5. Open Problems, Limitations, and Future Directions

Key research directions include closing the gap between efficient combinatorial methods and LP-based rounding in approximation factors, particularly achieving a strict 3-approximation in cubic time for general hard-constrained CC (Veldt, 4 Nov 2025).

Other open issues:

Reducing the high approximation ratios for fair correlation clustering under distributional constraints (e.g., lowering the factor from 256 in α=½, or improving the quadratic scaling in color ratio parameters).
Extending local error control frameworks to non-complete or weighted graphs.
Combining fairness and local error objectives, as these dimensions are orthogonal and support stronger clustering accountability (Ahmadi et al., 2020).
More efficient LP solvers for large-scale instances, and parallel or distributed implementations for practical deployment.
Exploring alternative node- or edge-weighted formulations and analyzing the impact on approximation and efficiency (Fischer et al., 6 Jan 2025).

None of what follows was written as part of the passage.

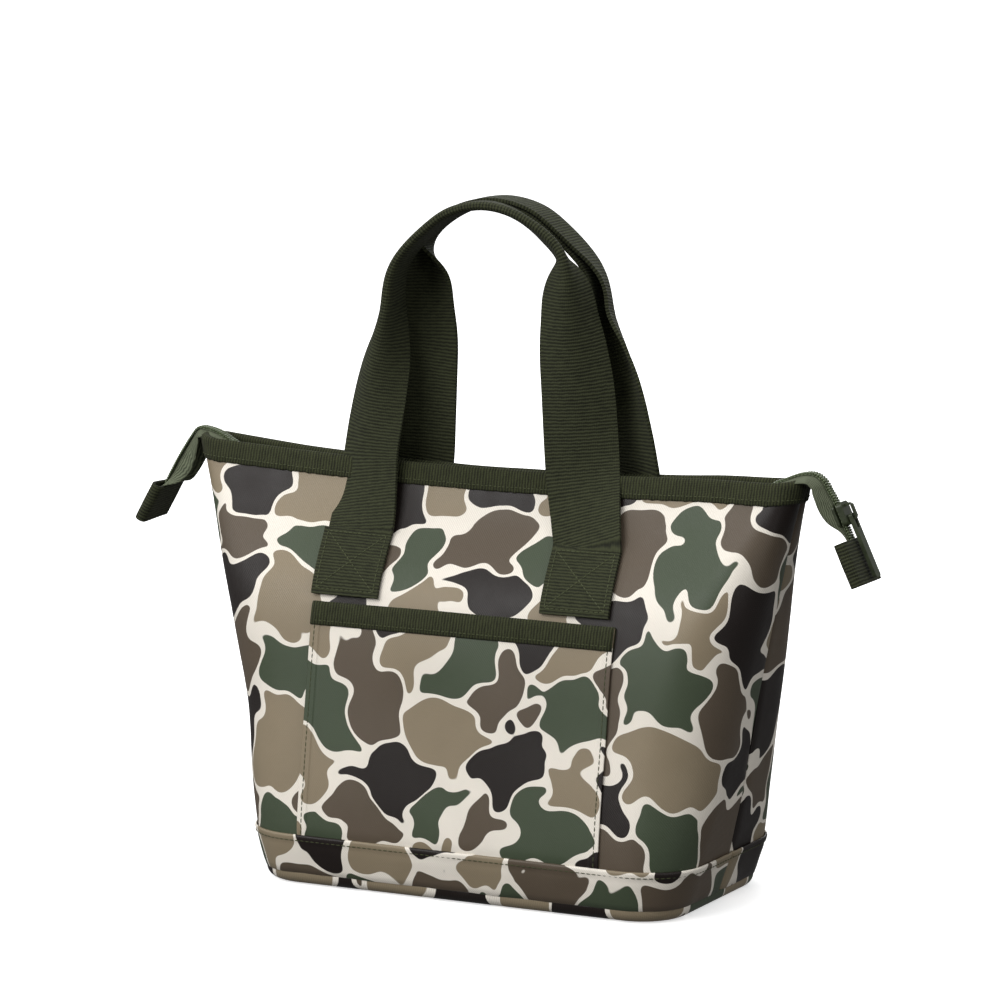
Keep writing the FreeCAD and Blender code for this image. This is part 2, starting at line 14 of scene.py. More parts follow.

Characterizing the hardness of various constrained CC regimes, such as with large positive weights and bounded cluster sizes, remains incomplete. Integrating cluster size, fairness, and locality constraints into a unified, efficient, and near-optimal algorithmic framework stands as a principal challenge.

6. Practical Implications and Applications

Constrained correlation clustering is directly relevant to scenarios where agreement accuracy must coexist with organizational, legal, or fairness stipulations, including community detection with group parity restrictions, document and product clustering with attribute balance, and privacy-aware grouping. Algorithms must carefully balance between cluster quality (minimizing disagreements) and compliance with local/global constraints, often trading global optimality for tractable and interpretable locality or fairness guarantees.

Locally bounded error paradigms provide tools for robust clustering under worst-case requirements, while hard constraint and fairness-enforcing algorithms ensure solutions are operationally or ethically consistent in practical deployments. The pivot-based reductions provide not only strong theoretical guarantees but also scalable and practically implementable routines suitable for high-dimensional or network-structured data.